--- START GIVEN INFORMATION ---

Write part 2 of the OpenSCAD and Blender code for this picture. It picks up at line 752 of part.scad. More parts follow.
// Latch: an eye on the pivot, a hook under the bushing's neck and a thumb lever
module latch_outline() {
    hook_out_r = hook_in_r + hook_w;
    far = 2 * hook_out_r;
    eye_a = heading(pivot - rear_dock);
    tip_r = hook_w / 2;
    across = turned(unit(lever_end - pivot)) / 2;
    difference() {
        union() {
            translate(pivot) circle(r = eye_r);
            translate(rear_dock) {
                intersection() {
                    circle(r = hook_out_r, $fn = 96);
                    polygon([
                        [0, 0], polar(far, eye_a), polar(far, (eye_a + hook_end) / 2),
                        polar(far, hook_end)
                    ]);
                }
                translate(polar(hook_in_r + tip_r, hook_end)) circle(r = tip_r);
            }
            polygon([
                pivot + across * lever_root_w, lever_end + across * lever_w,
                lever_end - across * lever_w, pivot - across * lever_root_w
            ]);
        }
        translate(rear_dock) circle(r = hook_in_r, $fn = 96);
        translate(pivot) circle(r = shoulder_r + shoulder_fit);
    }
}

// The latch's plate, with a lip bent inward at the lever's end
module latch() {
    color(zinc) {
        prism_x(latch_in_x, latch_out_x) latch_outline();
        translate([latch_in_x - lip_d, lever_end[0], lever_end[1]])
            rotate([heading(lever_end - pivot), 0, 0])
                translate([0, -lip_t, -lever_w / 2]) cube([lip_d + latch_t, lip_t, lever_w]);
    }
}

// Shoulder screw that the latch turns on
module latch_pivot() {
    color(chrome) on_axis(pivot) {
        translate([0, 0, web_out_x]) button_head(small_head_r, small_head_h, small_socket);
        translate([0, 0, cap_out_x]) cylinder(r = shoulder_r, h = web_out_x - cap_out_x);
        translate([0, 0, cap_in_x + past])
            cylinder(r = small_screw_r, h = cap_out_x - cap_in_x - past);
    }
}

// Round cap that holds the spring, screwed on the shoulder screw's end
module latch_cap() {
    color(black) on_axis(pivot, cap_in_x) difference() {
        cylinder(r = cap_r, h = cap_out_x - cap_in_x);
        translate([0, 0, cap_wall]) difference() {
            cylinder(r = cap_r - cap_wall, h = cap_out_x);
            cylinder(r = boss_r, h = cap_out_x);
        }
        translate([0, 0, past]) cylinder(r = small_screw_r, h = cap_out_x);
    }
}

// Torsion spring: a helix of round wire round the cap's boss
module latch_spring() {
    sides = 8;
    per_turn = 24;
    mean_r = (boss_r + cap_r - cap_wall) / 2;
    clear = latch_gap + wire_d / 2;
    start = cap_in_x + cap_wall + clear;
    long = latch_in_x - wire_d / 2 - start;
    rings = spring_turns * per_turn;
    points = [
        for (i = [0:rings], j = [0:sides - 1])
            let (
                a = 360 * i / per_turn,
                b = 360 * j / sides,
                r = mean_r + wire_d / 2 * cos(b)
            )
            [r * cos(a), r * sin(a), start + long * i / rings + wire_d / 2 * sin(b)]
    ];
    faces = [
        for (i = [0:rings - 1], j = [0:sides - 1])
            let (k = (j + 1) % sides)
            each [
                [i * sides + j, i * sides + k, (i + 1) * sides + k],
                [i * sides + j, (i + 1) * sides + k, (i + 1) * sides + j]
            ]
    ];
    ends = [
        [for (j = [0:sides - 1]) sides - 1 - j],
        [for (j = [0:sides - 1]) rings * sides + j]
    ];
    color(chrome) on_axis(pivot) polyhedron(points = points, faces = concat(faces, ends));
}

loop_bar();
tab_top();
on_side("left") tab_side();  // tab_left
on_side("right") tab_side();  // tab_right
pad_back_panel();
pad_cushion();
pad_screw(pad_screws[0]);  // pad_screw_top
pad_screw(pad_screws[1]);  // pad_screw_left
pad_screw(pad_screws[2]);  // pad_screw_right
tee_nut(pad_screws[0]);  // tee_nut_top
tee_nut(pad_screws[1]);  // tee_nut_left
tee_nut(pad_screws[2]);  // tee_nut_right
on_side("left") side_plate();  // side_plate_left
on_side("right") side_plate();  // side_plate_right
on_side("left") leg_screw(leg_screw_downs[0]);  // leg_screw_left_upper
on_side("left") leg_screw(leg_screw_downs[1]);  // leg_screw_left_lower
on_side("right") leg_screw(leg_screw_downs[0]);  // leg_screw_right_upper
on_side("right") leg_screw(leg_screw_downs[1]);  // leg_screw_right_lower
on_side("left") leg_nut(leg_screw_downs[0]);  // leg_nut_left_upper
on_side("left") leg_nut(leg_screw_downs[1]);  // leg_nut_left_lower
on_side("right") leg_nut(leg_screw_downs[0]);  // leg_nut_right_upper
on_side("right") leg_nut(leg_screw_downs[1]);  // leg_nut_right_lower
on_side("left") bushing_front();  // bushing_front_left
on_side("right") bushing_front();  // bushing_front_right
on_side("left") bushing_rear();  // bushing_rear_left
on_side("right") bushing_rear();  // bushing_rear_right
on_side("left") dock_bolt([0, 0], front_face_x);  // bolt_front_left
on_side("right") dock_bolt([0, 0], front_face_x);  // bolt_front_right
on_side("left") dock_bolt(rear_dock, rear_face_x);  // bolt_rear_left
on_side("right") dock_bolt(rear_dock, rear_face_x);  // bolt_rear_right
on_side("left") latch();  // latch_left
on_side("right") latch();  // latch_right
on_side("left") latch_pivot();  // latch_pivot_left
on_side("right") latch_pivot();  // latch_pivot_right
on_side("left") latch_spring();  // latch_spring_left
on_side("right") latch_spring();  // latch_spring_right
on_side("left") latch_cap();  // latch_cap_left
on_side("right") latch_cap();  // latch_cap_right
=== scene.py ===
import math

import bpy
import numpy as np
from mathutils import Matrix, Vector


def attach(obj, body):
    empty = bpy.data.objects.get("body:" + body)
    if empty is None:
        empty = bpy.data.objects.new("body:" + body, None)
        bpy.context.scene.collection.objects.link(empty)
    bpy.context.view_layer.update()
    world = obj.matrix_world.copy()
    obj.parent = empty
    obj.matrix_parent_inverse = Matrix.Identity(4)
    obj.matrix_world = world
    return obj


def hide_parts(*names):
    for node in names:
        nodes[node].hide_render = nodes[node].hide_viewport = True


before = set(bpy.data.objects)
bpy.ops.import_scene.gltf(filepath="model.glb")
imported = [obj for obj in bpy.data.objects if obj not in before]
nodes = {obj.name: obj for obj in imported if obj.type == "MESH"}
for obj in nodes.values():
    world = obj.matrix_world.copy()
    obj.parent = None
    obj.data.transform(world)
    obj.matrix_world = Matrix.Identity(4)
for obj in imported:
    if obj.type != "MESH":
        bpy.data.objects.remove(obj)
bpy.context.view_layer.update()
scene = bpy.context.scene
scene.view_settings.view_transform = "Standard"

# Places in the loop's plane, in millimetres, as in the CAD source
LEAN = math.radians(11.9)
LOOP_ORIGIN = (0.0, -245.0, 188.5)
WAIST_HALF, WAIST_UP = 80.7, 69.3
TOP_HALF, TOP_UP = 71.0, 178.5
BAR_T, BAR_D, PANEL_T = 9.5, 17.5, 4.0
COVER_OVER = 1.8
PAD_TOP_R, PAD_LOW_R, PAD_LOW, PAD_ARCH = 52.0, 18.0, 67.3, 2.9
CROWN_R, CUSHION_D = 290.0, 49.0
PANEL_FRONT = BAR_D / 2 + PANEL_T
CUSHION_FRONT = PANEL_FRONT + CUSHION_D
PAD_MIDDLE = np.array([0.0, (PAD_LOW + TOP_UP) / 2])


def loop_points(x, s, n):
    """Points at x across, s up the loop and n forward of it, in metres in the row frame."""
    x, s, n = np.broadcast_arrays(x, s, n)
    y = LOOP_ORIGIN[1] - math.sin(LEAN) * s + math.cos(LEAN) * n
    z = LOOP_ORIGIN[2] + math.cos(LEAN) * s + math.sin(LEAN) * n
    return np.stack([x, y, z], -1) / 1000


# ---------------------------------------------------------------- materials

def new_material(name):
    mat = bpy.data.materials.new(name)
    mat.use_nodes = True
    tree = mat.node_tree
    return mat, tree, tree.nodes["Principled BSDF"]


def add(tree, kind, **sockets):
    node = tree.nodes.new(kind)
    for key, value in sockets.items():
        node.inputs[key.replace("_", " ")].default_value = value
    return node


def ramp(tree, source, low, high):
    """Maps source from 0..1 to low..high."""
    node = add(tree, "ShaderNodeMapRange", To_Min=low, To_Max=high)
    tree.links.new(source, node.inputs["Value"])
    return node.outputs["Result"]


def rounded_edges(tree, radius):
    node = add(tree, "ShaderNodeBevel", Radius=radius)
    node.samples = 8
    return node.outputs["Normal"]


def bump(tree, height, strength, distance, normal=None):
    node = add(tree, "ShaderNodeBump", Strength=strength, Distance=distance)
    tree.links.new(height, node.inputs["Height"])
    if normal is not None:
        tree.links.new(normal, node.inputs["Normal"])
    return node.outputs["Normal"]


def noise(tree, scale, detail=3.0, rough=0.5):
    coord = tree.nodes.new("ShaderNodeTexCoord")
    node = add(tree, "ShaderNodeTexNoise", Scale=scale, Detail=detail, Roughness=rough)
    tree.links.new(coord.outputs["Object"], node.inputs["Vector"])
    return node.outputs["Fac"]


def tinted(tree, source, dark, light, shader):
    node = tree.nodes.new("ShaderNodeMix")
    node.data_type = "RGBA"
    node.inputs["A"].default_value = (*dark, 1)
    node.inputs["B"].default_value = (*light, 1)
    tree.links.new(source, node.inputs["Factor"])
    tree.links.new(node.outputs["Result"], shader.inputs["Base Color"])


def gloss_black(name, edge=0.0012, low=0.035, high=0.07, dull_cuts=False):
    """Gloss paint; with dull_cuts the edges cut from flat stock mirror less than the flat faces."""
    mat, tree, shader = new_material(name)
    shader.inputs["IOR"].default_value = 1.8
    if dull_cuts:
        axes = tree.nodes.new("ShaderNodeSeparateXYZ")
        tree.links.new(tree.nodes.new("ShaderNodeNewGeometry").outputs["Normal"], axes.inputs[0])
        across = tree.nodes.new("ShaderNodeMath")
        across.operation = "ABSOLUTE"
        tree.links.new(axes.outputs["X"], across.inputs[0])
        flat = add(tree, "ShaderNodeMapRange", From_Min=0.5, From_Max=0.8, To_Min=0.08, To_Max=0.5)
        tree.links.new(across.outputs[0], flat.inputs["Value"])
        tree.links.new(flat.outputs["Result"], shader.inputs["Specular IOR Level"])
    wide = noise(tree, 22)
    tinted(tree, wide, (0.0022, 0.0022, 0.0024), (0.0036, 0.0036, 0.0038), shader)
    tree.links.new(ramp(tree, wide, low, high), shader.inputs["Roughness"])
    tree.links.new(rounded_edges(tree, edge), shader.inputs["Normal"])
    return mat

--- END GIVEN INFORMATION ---

**SET EXERCISE**
Count the lines of the listing above that include the word "body" and state the total with nothing else.

**EXERCISE OUTPUT**
3